---------- Data lines

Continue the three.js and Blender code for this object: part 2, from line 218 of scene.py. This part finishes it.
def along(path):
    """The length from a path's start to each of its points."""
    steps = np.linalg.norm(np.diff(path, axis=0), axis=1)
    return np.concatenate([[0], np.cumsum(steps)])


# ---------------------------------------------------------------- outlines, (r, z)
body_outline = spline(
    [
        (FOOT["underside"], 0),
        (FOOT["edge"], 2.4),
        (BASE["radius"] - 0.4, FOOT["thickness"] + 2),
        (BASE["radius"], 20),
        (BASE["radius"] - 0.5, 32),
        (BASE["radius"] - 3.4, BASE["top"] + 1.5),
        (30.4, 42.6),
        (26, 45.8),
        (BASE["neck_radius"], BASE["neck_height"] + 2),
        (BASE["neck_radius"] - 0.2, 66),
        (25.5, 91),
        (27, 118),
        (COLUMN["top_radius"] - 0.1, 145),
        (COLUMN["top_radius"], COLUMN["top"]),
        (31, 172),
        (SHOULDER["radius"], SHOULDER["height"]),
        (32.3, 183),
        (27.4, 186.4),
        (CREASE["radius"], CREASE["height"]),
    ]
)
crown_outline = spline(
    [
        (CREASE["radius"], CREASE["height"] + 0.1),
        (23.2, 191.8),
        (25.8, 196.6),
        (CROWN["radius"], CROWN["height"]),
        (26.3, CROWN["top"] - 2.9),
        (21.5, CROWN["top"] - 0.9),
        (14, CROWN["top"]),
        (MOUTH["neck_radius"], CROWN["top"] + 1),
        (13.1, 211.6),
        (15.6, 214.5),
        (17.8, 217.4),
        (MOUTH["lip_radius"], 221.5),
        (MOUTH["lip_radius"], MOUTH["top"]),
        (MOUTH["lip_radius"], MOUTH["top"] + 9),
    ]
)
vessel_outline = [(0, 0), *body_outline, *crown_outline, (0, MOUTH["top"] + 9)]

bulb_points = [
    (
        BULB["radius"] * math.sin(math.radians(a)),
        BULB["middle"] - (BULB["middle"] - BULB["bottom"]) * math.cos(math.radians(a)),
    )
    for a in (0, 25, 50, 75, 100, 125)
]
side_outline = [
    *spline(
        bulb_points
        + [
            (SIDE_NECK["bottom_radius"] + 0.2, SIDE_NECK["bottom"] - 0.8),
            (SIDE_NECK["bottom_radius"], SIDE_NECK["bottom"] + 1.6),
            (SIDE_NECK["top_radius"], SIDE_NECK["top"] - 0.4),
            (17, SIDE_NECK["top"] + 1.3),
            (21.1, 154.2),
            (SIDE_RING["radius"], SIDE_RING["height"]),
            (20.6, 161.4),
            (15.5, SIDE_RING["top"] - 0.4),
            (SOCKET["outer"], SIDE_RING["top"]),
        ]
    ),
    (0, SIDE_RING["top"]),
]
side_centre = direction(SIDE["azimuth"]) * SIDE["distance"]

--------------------

> **Task objective**
Quote only the stretch of lines that starts the data above and ends with the line containing "return np.concatenate([[0], np.cumsum(steps)])", both included.

> **Result**
Continue the three.js and Blender code for this object: part 2, from line 218 of scene.py. This part finishes it.
def along(path):
    """The length from a path's start to each of its points."""
    steps = np.linalg.norm(np.diff(path, axis=0), axis=1)
    return np.concatenate([[0], np.cumsum(steps)])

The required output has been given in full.